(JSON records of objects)
==*==
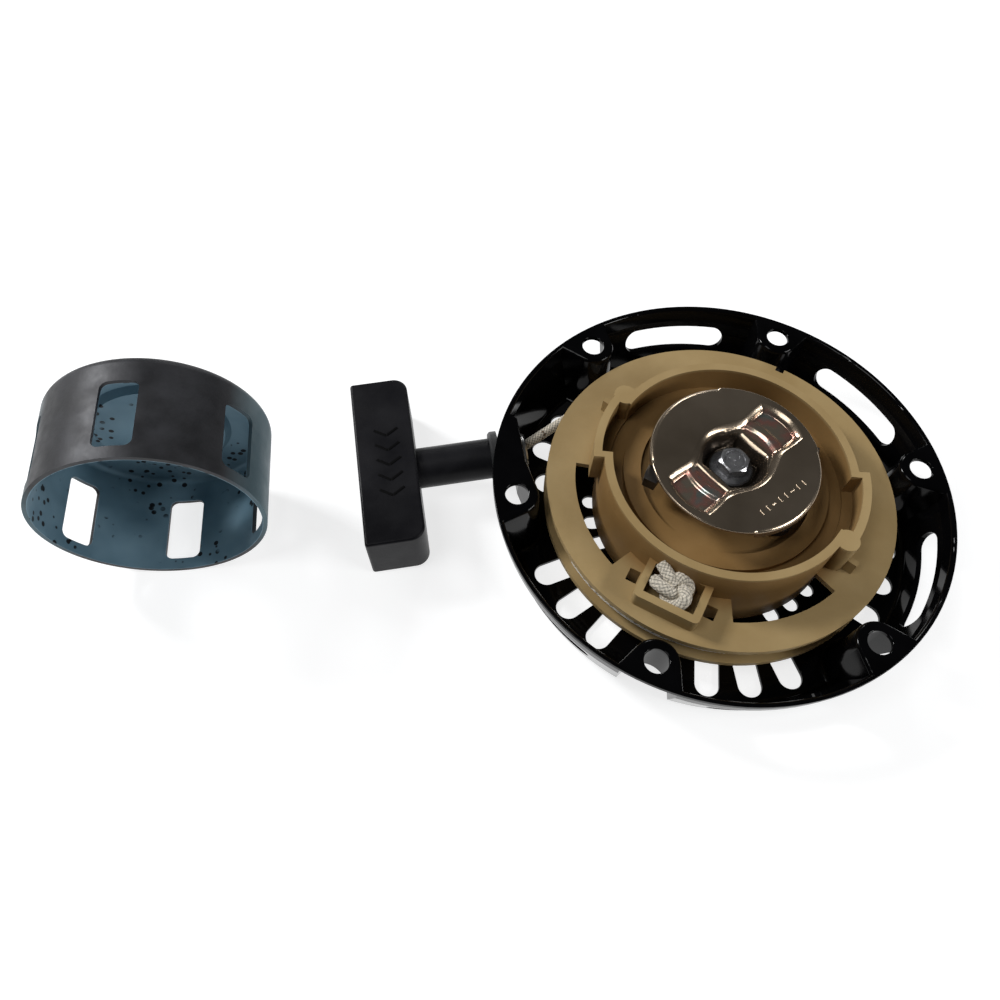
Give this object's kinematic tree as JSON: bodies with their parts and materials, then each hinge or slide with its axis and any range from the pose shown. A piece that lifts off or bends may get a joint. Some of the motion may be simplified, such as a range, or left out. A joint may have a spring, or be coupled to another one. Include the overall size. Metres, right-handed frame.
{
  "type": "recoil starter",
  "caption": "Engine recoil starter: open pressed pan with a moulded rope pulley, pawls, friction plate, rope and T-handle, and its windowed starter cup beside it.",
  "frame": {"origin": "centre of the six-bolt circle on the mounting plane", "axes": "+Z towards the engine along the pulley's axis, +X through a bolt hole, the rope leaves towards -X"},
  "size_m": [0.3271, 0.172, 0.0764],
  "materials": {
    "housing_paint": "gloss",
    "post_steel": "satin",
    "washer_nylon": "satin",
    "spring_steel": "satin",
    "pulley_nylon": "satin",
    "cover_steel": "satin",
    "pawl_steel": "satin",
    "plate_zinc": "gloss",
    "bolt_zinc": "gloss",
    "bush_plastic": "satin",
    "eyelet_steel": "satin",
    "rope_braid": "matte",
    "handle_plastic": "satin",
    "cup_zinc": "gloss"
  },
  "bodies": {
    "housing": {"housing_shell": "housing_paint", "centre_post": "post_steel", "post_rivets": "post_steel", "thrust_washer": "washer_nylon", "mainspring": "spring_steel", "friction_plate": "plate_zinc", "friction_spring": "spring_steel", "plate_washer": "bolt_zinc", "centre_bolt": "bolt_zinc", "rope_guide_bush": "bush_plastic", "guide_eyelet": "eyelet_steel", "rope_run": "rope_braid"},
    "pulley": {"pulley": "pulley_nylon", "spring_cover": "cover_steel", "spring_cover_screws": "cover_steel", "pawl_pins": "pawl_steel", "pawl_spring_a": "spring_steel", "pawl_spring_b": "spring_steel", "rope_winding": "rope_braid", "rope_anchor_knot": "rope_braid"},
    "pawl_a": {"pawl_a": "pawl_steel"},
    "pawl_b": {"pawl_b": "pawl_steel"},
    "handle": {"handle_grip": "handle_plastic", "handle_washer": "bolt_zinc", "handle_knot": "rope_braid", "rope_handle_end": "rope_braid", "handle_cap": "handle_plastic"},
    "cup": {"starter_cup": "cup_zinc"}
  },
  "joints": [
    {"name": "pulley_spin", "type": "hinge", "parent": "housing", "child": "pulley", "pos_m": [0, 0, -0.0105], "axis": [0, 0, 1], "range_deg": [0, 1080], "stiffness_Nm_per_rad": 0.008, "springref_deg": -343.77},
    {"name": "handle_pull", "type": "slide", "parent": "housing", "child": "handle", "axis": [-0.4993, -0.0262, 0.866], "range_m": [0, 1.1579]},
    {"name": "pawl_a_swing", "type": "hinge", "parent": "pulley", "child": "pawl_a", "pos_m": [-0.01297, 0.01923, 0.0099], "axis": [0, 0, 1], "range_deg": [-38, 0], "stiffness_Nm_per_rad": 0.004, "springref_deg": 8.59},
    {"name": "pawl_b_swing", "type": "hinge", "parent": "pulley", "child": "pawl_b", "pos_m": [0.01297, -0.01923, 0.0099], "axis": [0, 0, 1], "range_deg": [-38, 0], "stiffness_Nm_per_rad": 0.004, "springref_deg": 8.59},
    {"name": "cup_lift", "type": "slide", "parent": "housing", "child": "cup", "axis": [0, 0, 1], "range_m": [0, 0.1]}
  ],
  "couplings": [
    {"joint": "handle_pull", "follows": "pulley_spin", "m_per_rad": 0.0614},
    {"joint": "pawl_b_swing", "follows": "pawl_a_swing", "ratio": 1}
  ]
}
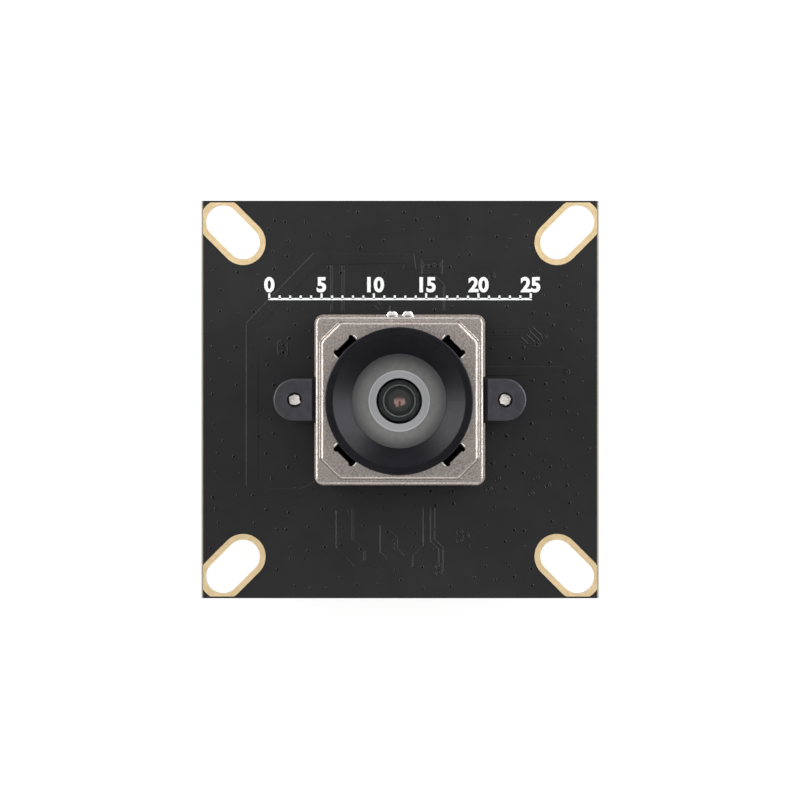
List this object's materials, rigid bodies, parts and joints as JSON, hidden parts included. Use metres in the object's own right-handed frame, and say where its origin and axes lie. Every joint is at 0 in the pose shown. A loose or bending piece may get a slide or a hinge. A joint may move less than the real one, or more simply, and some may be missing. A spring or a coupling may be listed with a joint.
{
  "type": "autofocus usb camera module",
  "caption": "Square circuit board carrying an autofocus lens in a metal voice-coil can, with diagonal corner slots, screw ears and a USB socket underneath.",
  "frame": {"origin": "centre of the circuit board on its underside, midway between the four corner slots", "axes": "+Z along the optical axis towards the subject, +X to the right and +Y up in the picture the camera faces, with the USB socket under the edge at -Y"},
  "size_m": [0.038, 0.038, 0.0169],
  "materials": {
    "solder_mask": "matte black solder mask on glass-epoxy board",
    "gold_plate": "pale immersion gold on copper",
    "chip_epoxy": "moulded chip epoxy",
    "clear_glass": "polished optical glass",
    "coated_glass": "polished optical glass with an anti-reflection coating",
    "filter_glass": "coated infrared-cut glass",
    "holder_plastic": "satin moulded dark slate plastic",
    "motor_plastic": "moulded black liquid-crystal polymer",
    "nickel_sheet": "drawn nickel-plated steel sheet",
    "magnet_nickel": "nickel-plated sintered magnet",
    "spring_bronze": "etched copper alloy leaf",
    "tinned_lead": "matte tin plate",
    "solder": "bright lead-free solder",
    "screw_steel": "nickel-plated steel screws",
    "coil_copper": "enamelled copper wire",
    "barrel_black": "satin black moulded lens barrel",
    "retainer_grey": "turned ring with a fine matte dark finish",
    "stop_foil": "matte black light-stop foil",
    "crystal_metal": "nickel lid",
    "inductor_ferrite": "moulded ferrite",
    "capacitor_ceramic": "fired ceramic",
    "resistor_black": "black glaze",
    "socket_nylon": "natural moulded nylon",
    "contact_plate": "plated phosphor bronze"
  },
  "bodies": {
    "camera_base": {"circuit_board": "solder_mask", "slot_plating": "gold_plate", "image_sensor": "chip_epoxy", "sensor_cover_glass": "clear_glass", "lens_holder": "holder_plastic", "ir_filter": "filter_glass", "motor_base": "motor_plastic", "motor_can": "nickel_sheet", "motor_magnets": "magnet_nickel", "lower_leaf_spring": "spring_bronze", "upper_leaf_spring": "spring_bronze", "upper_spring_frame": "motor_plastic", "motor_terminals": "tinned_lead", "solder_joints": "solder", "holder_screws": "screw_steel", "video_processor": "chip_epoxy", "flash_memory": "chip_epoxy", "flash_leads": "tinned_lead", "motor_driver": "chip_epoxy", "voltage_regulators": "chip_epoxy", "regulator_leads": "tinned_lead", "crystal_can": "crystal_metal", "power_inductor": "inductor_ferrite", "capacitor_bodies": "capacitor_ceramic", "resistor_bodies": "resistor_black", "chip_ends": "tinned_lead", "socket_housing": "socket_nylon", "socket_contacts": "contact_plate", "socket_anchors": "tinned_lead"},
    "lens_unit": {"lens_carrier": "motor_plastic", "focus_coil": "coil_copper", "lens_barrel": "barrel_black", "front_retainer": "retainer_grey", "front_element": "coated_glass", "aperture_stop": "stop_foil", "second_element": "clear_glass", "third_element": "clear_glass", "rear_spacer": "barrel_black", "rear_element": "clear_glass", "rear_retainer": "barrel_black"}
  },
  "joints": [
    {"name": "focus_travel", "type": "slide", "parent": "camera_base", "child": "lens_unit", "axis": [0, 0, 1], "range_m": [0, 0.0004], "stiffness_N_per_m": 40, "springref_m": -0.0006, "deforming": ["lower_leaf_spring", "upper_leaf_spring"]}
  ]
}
==*==
Task prompt: Go back to the listing above and please repeat it exactly.

Final answer:
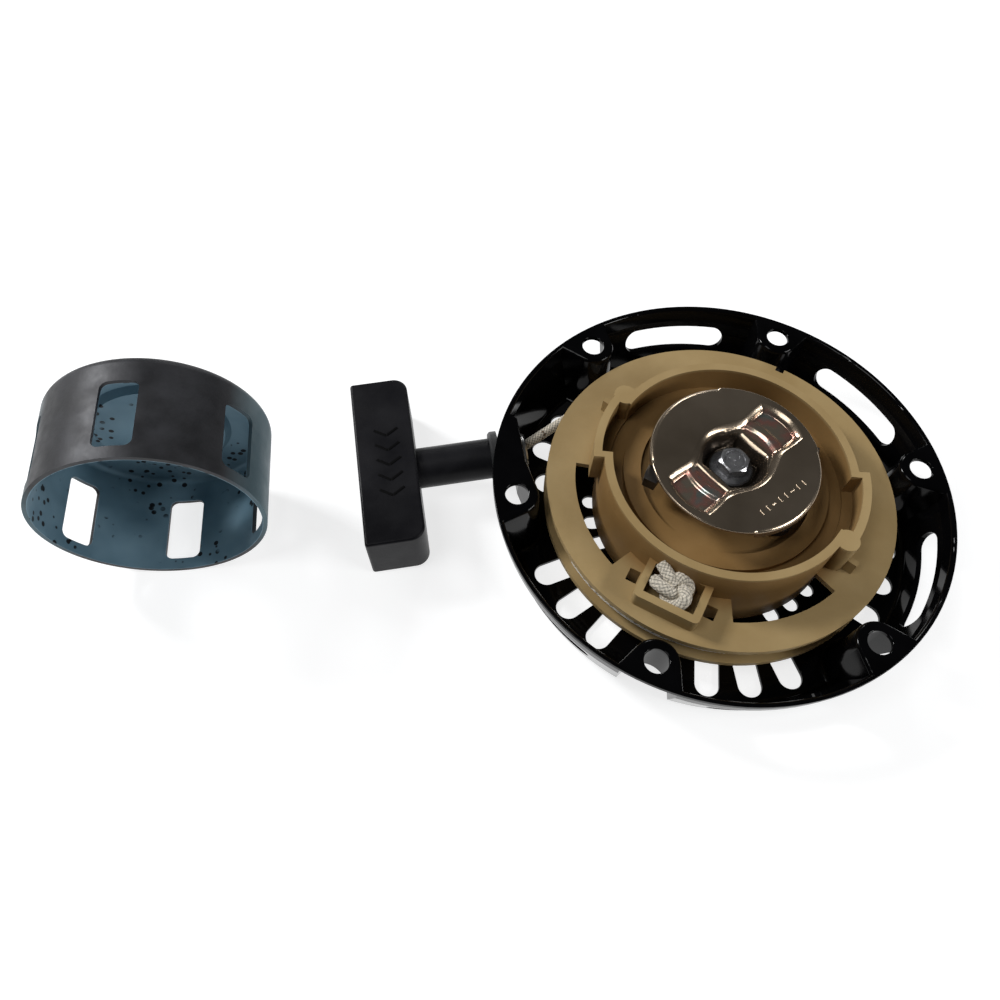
Give this object's kinematic tree as JSON: bodies with their parts and materials, then each hinge or slide with its axis and any range from the pose shown. A piece that lifts off or bends may get a joint. Some of the motion may be simplified, such as a range, or left out. A joint may have a spring, or be coupled to another one. Include the overall size. Metres, right-handed frame.
{
  "type": "recoil starter",
  "caption": "Engine recoil starter: open pressed pan with a moulded rope pulley, pawls, friction plate, rope and T-handle, and its windowed starter cup beside it.",
  "frame": {"origin": "centre of the six-bolt circle on the mounting plane", "axes": "+Z towards the engine along the pulley's axis, +X through a bolt hole, the rope leaves towards -X"},
  "size_m": [0.3271, 0.172, 0.0764],
  "materials": {
    "housing_paint": "gloss",
    "post_steel": "satin",
    "washer_nylon": "satin",
    "spring_steel": "satin",
    "pulley_nylon": "satin",
    "cover_steel": "satin",
    "pawl_steel": "satin",
    "plate_zinc": "gloss",
    "bolt_zinc": "gloss",
    "bush_plastic": "satin",
    "eyelet_steel": "satin",
    "rope_braid": "matte",
    "handle_plastic": "satin",
    "cup_zinc": "gloss"
  },
  "bodies": {
    "housing": {"housing_shell": "housing_paint", "centre_post": "post_steel", "post_rivets": "post_steel", "thrust_washer": "washer_nylon", "mainspring": "spring_steel", "friction_plate": "plate_zinc", "friction_spring": "spring_steel", "plate_washer": "bolt_zinc", "centre_bolt": "bolt_zinc", "rope_guide_bush": "bush_plastic", "guide_eyelet": "eyelet_steel", "rope_run": "rope_braid"},
    "pulley": {"pulley": "pulley_nylon", "spring_cover": "cover_steel", "spring_cover_screws": "cover_steel", "pawl_pins": "pawl_steel", "pawl_spring_a": "spring_steel", "pawl_spring_b": "spring_steel", "rope_winding": "rope_braid", "rope_anchor_knot": "rope_braid"},
    "pawl_a": {"pawl_a": "pawl_steel"},
    "pawl_b": {"pawl_b": "pawl_steel"},
    "handle": {"handle_grip": "handle_plastic", "handle_washer": "bolt_zinc", "handle_knot": "rope_braid", "rope_handle_end": "rope_braid", "handle_cap": "handle_plastic"},
    "cup": {"starter_cup": "cup_zinc"}
  },
  "joints": [
    {"name": "pulley_spin", "type": "hinge", "parent": "housing", "child": "pulley", "pos_m": [0, 0, -0.0105], "axis": [0, 0, 1], "range_deg": [0, 1080], "stiffness_Nm_per_rad": 0.008, "springref_deg": -343.77},
    {"name": "handle_pull", "type": "slide", "parent": "housing", "child": "handle", "axis": [-0.4993, -0.0262, 0.866], "range_m": [0, 1.1579]},
    {"name": "pawl_a_swing", "type": "hinge", "parent": "pulley", "child": "pawl_a", "pos_m": [-0.01297, 0.01923, 0.0099], "axis": [0, 0, 1], "range_deg": [-38, 0], "stiffness_Nm_per_rad": 0.004, "springref_deg": 8.59},
    {"name": "pawl_b_swing", "type": "hinge", "parent": "pulley", "child": "pawl_b", "pos_m": [0.01297, -0.01923, 0.0099], "axis": [0, 0, 1], "range_deg": [-38, 0], "stiffness_Nm_per_rad": 0.004, "springref_deg": 8.59},
    {"name": "cup_lift", "type": "slide", "parent": "housing", "child": "cup", "axis": [0, 0, 1], "range_m": [0, 0.1]}
  ],
  "couplings": [
    {"joint": "handle_pull", "follows": "pulley_spin", "m_per_rad": 0.0614},
    {"joint": "pawl_b_swing", "follows": "pawl_a_swing", "ratio": 1}
  ]
}
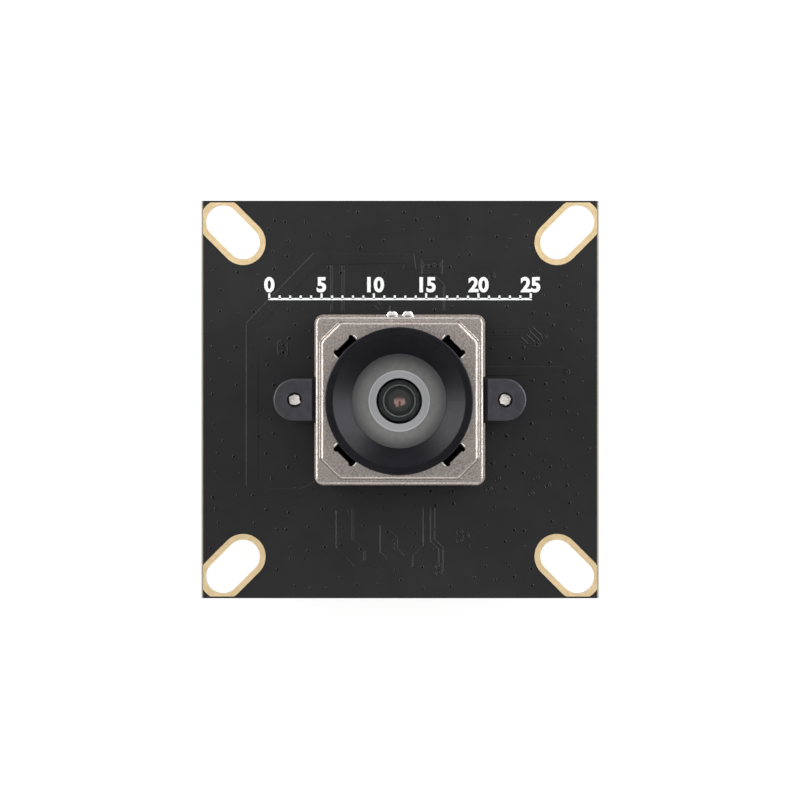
List this object's materials, rigid bodies, parts and joints as JSON, hidden parts included. Use metres in the object's own right-handed frame, and say where its origin and axes lie. Every joint is at 0 in the pose shown. A loose or bending piece may get a slide or a hinge. A joint may move less than the real one, or more simply, and some may be missing. A spring or a coupling may be listed with a joint.
{
  "type": "autofocus usb camera module",
  "caption": "Square circuit board carrying an autofocus lens in a metal voice-coil can, with diagonal corner slots, screw ears and a USB socket underneath.",
  "frame": {"origin": "centre of the circuit board on its underside, midway between the four corner slots", "axes": "+Z along the optical axis towards the subject, +X to the right and +Y up in the picture the camera faces, with the USB socket under the edge at -Y"},
  "size_m": [0.038, 0.038, 0.0169],
  "materials": {
    "solder_mask": "matte black solder mask on glass-epoxy board",
    "gold_plate": "pale immersion gold on copper",
    "chip_epoxy": "moulded chip epoxy",
    "clear_glass": "polished optical glass",
    "coated_glass": "polished optical glass with an anti-reflection coating",
    "filter_glass": "coated infrared-cut glass",
    "holder_plastic": "satin moulded dark slate plastic",
    "motor_plastic": "moulded black liquid-crystal polymer",
    "nickel_sheet": "drawn nickel-plated steel sheet",
    "magnet_nickel": "nickel-plated sintered magnet",
    "spring_bronze": "etched copper alloy leaf",
    "tinned_lead": "matte tin plate",
    "solder": "bright lead-free solder",
    "screw_steel": "nickel-plated steel screws",
    "coil_copper": "enamelled copper wire",
    "barrel_black": "satin black moulded lens barrel",
    "retainer_grey": "turned ring with a fine matte dark finish",
    "stop_foil": "matte black light-stop foil",
    "crystal_metal": "nickel lid",
    "inductor_ferrite": "moulded ferrite",
    "capacitor_ceramic": "fired ceramic",
    "resistor_black": "black glaze",
    "socket_nylon": "natural moulded nylon",
    "contact_plate": "plated phosphor bronze"
  },
  "bodies": {
    "camera_base": {"circuit_board": "solder_mask", "slot_plating": "gold_plate", "image_sensor": "chip_epoxy", "sensor_cover_glass": "clear_glass", "lens_holder": "holder_plastic", "ir_filter": "filter_glass", "motor_base": "motor_plastic", "motor_can": "nickel_sheet", "motor_magnets": "magnet_nickel", "lower_leaf_spring": "spring_bronze", "upper_leaf_spring": "spring_bronze", "upper_spring_frame": "motor_plastic", "motor_terminals": "tinned_lead", "solder_joints": "solder", "holder_screws": "screw_steel", "video_processor": "chip_epoxy", "flash_memory": "chip_epoxy", "flash_leads": "tinned_lead", "motor_driver": "chip_epoxy", "voltage_regulators": "chip_epoxy", "regulator_leads": "tinned_lead", "crystal_can": "crystal_metal", "power_inductor": "inductor_ferrite", "capacitor_bodies": "capacitor_ceramic", "resistor_bodies": "resistor_black", "chip_ends": "tinned_lead", "socket_housing": "socket_nylon", "socket_contacts": "contact_plate", "socket_anchors": "tinned_lead"},
    "lens_unit": {"lens_carrier": "motor_plastic", "focus_coil": "coil_copper", "lens_barrel": "barrel_black", "front_retainer": "retainer_grey", "front_element": "coated_glass", "aperture_stop": "stop_foil", "second_element": "clear_glass", "third_element": "clear_glass", "rear_spacer": "barrel_black", "rear_element": "clear_glass", "rear_retainer": "barrel_black"}
  },
  "joints": [
    {"name": "focus_travel", "type": "slide", "parent": "camera_base", "child": "lens_unit", "axis": [0, 0, 1], "range_m": [0, 0.0004], "stiffness_N_per_m": 40, "springref_m": -0.0006, "deforming": ["lower_leaf_spring", "upper_leaf_spring"]}
  ]
}